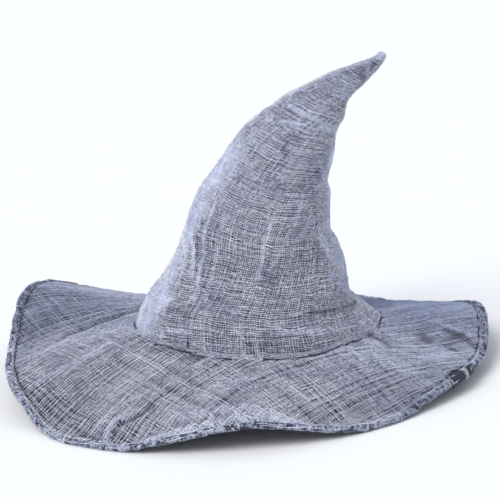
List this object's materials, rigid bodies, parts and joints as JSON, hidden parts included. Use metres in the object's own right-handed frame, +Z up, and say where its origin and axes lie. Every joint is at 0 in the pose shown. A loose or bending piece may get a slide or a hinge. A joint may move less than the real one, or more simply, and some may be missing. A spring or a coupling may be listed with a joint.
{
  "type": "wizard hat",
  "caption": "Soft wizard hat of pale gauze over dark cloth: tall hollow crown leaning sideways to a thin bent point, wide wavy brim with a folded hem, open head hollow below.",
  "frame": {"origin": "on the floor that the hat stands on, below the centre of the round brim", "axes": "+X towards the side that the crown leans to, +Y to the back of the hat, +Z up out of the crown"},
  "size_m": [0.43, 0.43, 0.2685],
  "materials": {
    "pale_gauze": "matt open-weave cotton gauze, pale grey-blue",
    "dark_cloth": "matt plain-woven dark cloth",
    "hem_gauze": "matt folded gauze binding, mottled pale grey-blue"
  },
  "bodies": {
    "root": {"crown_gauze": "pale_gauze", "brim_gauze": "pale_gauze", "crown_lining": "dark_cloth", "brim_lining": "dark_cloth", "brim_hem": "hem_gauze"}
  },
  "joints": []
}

━━━━━━━━━━━━━━━━

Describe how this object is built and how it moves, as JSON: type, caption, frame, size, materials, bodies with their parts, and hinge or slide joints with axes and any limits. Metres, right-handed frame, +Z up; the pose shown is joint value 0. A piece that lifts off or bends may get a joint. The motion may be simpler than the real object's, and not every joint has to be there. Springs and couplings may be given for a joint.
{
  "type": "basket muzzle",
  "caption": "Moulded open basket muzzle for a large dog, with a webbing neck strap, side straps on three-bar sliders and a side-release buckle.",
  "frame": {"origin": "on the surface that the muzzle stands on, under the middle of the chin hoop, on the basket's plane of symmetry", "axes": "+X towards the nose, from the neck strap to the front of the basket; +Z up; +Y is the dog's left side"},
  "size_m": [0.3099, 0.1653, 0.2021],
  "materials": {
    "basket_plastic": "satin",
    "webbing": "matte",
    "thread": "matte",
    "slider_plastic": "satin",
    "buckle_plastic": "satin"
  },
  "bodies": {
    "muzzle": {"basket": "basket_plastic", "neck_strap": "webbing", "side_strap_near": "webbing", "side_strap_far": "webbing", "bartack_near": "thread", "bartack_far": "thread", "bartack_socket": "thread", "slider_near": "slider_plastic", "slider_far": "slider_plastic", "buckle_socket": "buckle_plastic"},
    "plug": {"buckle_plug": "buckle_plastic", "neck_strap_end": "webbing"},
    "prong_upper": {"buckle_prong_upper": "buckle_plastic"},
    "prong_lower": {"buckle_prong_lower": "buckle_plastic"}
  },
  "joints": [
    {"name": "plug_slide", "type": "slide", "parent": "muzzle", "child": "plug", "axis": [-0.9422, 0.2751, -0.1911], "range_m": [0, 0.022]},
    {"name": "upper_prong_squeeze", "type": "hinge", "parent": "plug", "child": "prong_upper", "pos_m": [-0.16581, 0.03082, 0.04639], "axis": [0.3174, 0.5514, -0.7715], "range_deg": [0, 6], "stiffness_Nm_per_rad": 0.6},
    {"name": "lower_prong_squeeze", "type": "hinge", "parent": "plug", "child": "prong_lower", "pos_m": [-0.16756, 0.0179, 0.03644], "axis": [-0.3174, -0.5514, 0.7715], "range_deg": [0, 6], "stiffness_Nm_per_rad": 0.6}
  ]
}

━━━━━━━━━━━━━━━━

**Work required:** Above are the records. Copy every line in them holding "type".

**The completed task:**
  "type": "wizard hat",
Describe how this object is built and how it moves, as JSON: type, caption, frame, size, materials, bodies with their parts, and hinge or slide joints with axes and any limits. Metres, right-handed frame, +Z up; the pose shown is joint value 0. A piece that lifts off or bends may get a joint. The motion may be simpler than the real object's, and not every joint has to be there. Springs and couplings may be given for a joint.
  "type": "basket muzzle",
    {"name": "plug_slide", "type": "slide", "parent": "muzzle", "child": "plug", "axis": [-0.9422, 0.2751, -0.1911], "range_m": [0, 0.022]},
    {"name": "upper_prong_squeeze", "type": "hinge", "parent": "plug", "child": "prong_upper", "pos_m": [-0.16581, 0.03082, 0.04639], "axis": [0.3174, 0.5514, -0.7715], "range_deg": [0, 6], "stiffness_Nm_per_rad": 0.6},
    {"name": "lower_prong_squeeze", "type": "hinge", "parent": "plug", "child": "prong_lower", "pos_m": [-0.16756, 0.0179, 0.03644], "axis": [-0.3174, -0.5514, 0.7715], "range_deg": [0, 6], "stiffness_Nm_per_rad": 0.6}